What is Face Clustering Data?

Face clustering data refers to both the raw, unlabeled facial images used as input and the structured, pseudo-labeled output generated by the process of face clustering. This process is crucial as it provides pseudo-labels to massive unlabeled face data, significantly improving the performance of different face recognition models by transforming raw data into valuable training material.

Understanding Face Clustering and its Data

Face clustering is an unsupervised machine learning technique that groups images of the same person together from a large, unorganized collection of facial images without requiring any prior labels or identification. The "data" in face clustering encompasses the entire lifecycle, from the initial disorganized collection of images to the refined, grouped outputs.

What is Face Clustering?

Face clustering is essentially about finding inherent patterns and similarities within a dataset of faces. Its core principles include:

Feature Extraction: Each face image is first processed by a deep learning model (e.g., a Convolutional Neural Network) to extract a high-dimensional numerical representation called an "embedding" or "feature vector." Faces of the same person will have similar embeddings, while faces of different people will have distinct embeddings.
Similarity Measurement: Algorithms calculate the distance or similarity between these embeddings. Common metrics include cosine similarity or Euclidean distance.
Grouping Algorithms: Based on these similarities, clustering algorithms (like DBSCAN, hierarchical clustering, or graph-based methods) are applied to group closely related embeddings into clusters. Each cluster ideally represents a unique individual.

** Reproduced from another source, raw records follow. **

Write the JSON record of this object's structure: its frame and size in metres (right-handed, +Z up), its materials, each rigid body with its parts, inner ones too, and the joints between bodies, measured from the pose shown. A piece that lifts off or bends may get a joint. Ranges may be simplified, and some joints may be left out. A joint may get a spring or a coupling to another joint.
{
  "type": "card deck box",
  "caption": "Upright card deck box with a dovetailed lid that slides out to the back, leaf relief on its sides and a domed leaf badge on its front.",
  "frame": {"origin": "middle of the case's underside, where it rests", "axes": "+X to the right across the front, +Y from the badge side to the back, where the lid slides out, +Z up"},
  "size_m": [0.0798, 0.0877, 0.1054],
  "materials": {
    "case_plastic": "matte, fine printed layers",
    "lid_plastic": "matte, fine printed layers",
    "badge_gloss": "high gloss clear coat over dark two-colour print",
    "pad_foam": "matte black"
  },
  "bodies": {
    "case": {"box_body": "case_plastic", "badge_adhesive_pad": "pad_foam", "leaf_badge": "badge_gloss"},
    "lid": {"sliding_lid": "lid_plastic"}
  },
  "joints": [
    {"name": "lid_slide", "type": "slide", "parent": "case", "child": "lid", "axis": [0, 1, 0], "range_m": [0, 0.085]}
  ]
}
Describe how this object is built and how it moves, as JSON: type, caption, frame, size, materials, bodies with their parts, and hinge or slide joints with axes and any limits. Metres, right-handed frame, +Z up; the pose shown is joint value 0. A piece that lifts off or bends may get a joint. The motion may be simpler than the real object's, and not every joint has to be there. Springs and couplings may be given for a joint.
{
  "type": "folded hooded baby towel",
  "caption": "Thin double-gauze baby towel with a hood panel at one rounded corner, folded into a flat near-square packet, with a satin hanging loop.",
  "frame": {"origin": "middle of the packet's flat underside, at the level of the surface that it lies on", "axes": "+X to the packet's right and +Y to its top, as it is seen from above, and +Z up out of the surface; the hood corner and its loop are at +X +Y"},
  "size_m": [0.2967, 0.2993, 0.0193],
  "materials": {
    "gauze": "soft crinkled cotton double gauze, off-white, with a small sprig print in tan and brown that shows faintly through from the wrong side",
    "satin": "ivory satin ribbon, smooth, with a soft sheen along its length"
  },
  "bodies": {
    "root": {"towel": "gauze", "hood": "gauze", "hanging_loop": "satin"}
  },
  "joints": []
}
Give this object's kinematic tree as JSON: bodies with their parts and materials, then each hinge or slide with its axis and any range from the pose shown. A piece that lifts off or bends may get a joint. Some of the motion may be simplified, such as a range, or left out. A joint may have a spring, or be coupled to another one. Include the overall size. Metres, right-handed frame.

The Role of Data in Face Clustering

Face clustering operates on and produces distinct types of data:

Input Data: Unlabeled Face Images

This consists of vast collections of facial images where the identity of the person in each image is unknown or unverified. These datasets can contain millions or even billions of images, often collected from various sources with diverse conditions.

Characteristics:
- Massive Scale: Typically extremely large.
- Unlabeled: Lacks ground-truth identity information.
- Diverse: Images may vary greatly in pose, expression, lighting, age, resolution, and background.
- Noisy: Can contain irrelevant images, occlusions, or poor-quality data.

Output Data: Clustered Faces with Pseudo-Labels

After the clustering process, the output data is a highly organized collection where each group (cluster) of face images is assigned a unique identifier, known as a "pseudo-label." All images within one cluster are assumed to belong to the same person.

Feature	Input (Unclustered Data)	Output (Clustered Data)
Labeling	Unlabeled	Pseudo-labeled
Organization	Disordered collection of faces	Grouped by identity
Purpose	Raw material for analysis	Training data for models
Value	Low for direct model training	High for supervised learning

Why is Face Clustering Data Important?

The significance of face clustering data lies in its ability to bridge the gap between abundant unlabeled data and the need for labeled data in supervised learning.

Reduces Manual Labeling Effort: Manually annotating millions of face images with unique identities is incredibly time-consuming and expensive. Face clustering automates this process, generating labels at scale.
Enhances Model Training: The pseudo-labels generated by clustering act as a crucial form of supervision. They allow developers to train powerful deep learning models for face recognition even when true ground-truth labels are scarce, leading to improved performance of different face recognition models.
Scalability: It enables the effective utilization of massive, real-world datasets that would otherwise be impractical to label.
Improves Generalization: Models trained on such diverse, large-scale pseudo-labeled data tend to generalize better to unseen faces and real-world conditions.
Foundation for Downstream Tasks: The clustered data forms a foundational dataset for various applications, including identity verification, video surveillance, and content organization.

Practical Applications and Solutions

Face clustering data is a cornerstone for numerous real-world applications:

Photo Management: Organizing personal photo libraries by grouping all pictures of the same individual, making it easier to search and share.
Social Media: Auto-tagging features where the platform suggests people in newly uploaded photos based on known identities.
Security and Surveillance: Identifying known individuals in public spaces or restricted areas by comparing them against a database of clustered identities.
Biometric Systems: Enhancing the accuracy and robustness of face recognition systems used for access control, identity verification, and national databases.
Dataset Curation: Creating large, diverse, and clean datasets for research and development in face recognition.

Challenges in Face Clustering

Despite its benefits, face clustering faces several challenges:

Variability: Dealing with extreme variations in pose, expression, lighting, age progression, and image quality.
Occlusion: Faces partially hidden by objects, hands, or hair can be difficult to cluster accurately.
Scale: Efficiently clustering billions of images requires sophisticated algorithms and computational resources.
Intra-class Variation vs. Inter-class Similarity: Sometimes, two images of the same person can look very different (e.g., extreme age difference, disguise), while two different people might look very similar (e.g., identical twins).

By effectively addressing these challenges, face clustering data provides an invaluable resource for advancing the capabilities of face recognition technology.